Helena Braga Marques and Joana de Sá write about the Work-life Balance Initiative, one of the deliverables of the European Pillar of Social Rights.

One of the deliverables of the European Pillar of Social Rights is the Work-life Balance Initiative, which addresses the work-life balance challenges faced by working parents and carers.

Following the withdrawal of the Maternity Leave Directive, the European Commission decided to take a broader approach in addressing women's underrepresentation in the labour market, and the Council adopted, a Directive on Work-Life Balance for parents and carers which aims to increase the participation of women in the labour market and the take-up of family-related leave and flexible working arrangements.

Work-life balance policies intent to contribute to the achievement of gender equality by promoting the participation of women in the labour market, the equal sharing of care responsibilities between men and women, and closing gender gaps in earnings and pay.

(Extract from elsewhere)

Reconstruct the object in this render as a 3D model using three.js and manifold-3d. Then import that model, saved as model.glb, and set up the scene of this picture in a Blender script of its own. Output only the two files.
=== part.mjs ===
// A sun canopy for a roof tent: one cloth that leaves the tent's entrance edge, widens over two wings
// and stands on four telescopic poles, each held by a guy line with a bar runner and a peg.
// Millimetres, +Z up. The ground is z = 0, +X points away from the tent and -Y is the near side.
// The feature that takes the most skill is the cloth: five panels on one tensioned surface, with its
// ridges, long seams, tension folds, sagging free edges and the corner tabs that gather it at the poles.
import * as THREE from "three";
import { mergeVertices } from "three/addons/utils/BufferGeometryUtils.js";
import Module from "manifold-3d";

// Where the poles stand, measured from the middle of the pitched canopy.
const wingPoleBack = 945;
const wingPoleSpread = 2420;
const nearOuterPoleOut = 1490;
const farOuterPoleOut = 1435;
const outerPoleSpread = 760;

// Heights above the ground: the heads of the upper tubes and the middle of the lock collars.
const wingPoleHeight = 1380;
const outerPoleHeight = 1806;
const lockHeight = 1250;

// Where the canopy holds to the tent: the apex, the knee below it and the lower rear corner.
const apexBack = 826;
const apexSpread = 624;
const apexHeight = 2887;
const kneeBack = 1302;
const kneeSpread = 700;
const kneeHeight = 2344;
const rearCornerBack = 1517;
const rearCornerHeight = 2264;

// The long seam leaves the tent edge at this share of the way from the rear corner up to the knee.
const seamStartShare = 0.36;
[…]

The Work-life Balance Directive introduces a set of legislative actions designed to modernise the existing EU legal and policy frameworks, with the aims of:

  • better supporting a work-life balance for parents and carers,
  • encouraging a more equal sharing of parental leave between men and women, and
  • addressing women’s underrepresentation in the labour market.

As main elements of the Directive we have:

  • paternity leave - fathers or second parents will be able to take at least 10 working days of leave around the time of birth of a child paid at a level equal to that currently set at EU level for maternity leave (in line with article 11 of Council Directive 92/85/EEC). The right to paternity leave will not be subject to a prior service requirement. However, the payment of paternity leave can be subject to a six-month prior service requirement. Member states with more generous parental leave systems will be able to keep their current national arrangements;
  • parental leave - an individual right to 4 months of parental leave, from which 2 months are non-transferable between the parents and are paid. The level of payment and the age limit of the child will be set by member states;
  • carers' leave - a new concept at EU level for workers caring for relatives in need of care or support due to serious medical reasons. Carers will be able to take 5 working days per year. Member states may use a different reference period, allocate leave on a case-by-case basis, and may introduce additional conditions for the exercise of this right;
  • flexible working arrangements - the right for parents to request these arrangements has been extended to include working carers.




  • No minimum standards for paternity leave at EU level.
  • Working fathers will be able to take at least 10 working days of paternity leave around the time of birth of the child.
  • Paternity leave will be compensated at least at the level of sick pay.

  • At least 4 months per parent, out of which 1 month is non-transferable between parents.
  • No minimum rules on allowance/payment.
  • Parents can request to take the leave in flexible forms (full-time, part-time or in a piecemeal way).
  • The 2 non-transferable months of parental leave will be compensated at a level set by Member States.

  • No minimum standards for carers at EU level (except “force majeure” allowing to take short time off for imperative and unexpected family reasons).
  • All workers will have the right to 5 working days of carers’ leave per year.
Working Arrangements
  • Right to request reduced and flexible working hours upon return from parental leave.
  • Right to request part-time work for all workers.
  • All working parents with children up to at least 8 years old and all carers will have the right to request the following flexible working arrangements:
  1. reduced working hours
  2. flexible working hours
  3. flexibility on the place of work.

We have no doubt that this new legislation will benefit individuals, companies and all the society.

  • Parents and carers will profit from a better work-life balance. Moreover, the foreseen increase in women’s employment, their higher earnings and career progression will positively impact their and their families' economic prosperity, social inclusion and health.
  • Companies will benefit from a wider talent pool and a more motivated and productive labour force, as well as from less absenteeism. The rise in women’s employment will also contribute to addressing the challenge of demographic ageing and ensuring Member States' financial stability.

The Directive, which was passed by the European Parliament in April 2019, entered into force on 1 August 2019. Member States now have three years to adopt the laws, regulations and administrative provisions necessary to comply with the Directive.